In the Senate bill, more funds are spent on carbon capture than on development of advanced nuclear power sources. Touring West Virginia with Senator Joe Manchin, Energy Secretary Jennifer Granholm told coal workers, who will be out of a job, that they can find a new one capping defunct mines and oil wells, producing steel for an offshore windfarm in Virginia, or creating storage facilities for “carbon” capture, a technology not perfected yet and of zero actual societal value. Huge amounts of taxpayers’ money will be allocated to studying how solar or wind power plants can be located on abandoned mining sites. Section 11403 of the 2,701-page bill requires states to reduce carbon dioxide emissions from highway transportation by developing state “carbon reduction strategy” plans that must be approved by the Federal Government and updated at least every four years.

Creating a true American industrial renaissance also requires significant amounts of water, the source of life also required by the modern farming techniques which provide us with our food supply. The bill does allocate funds for clean water and sewage treatment, and some flood control—those aspects of water management deemed most relevant to individual consumers and businesses.

Yet, the entire Western United States is in extreme drought conditions threatening the ability of a water management system put into place during the Roosevelt Administration for a much smaller population to deliver any water or power at all. Last week, farmers in California’s Central Valley, a key agricultural hub for the nation’s food supply, were told to stop drawing water from the state’s rivers. This is a product of long-term cycles in the American West and has nothing to do with present mythical climate change scenarios.

The huge fires now raging in California, similarly, are a product of the drought, non-existent forest and water system management, and in some cases the transmission systems and equipment of the deregulated public utility PG&E.
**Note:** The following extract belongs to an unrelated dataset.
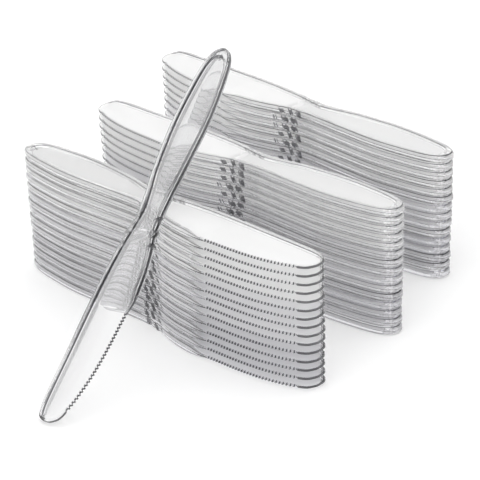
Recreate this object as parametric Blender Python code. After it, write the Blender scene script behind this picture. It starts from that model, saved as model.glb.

The only solution offered by the Senators is a massive water recycling and storage program along with some forest management assistance. A true American infrastructure approach would expand extant technologies to change the weather, creating more water from the “rivers of water” in the atmosphere as well as re-routing existing rivers to serve populations more efficiently. Large-scale desalination, fired by modular nuclear reactors, would provide additional sources of water.

Finally, in his piece, LaRouche emphasizes the role of a modern rail grid as essential to economic progress. “The ability to offer the assured delivery of passengers and freight, from any locality within the nation to any other locality in the nation was a principal source of the growth of national productivity.” He says that the cannibalistic looting of everything by Wall Street and London’s parasites coupled with deregulation destroyed an integrated railway system whose net contribution to the physical economy far exceeded its cost. He notes that long-range trucking costs are far more expensive to the physical economy. Of course, even that mode of transport is now under threat through the Senate’s electrification plan.

The Senate bill subsidizes the maintenance of Amtrak’s present decrepit system along with freight rail, without any investment in the type of high-speed rail functioning in an integrated national transportation grid capable of servicing a new industrial superpower.

It is here that the Senate bill’s claim to being a means to “catch” China reveals its emptiness most clearly. China premised its modern manufacturing platform on an integrated high-speed rail backbone. Because Biden et al. have no intention of reviving the U.S. industrial economy or abandoning the present globalist system, they will leave rail infrastructure in its current crippled configuration nationally while making some improvements in the higher traffic Northeast corridor.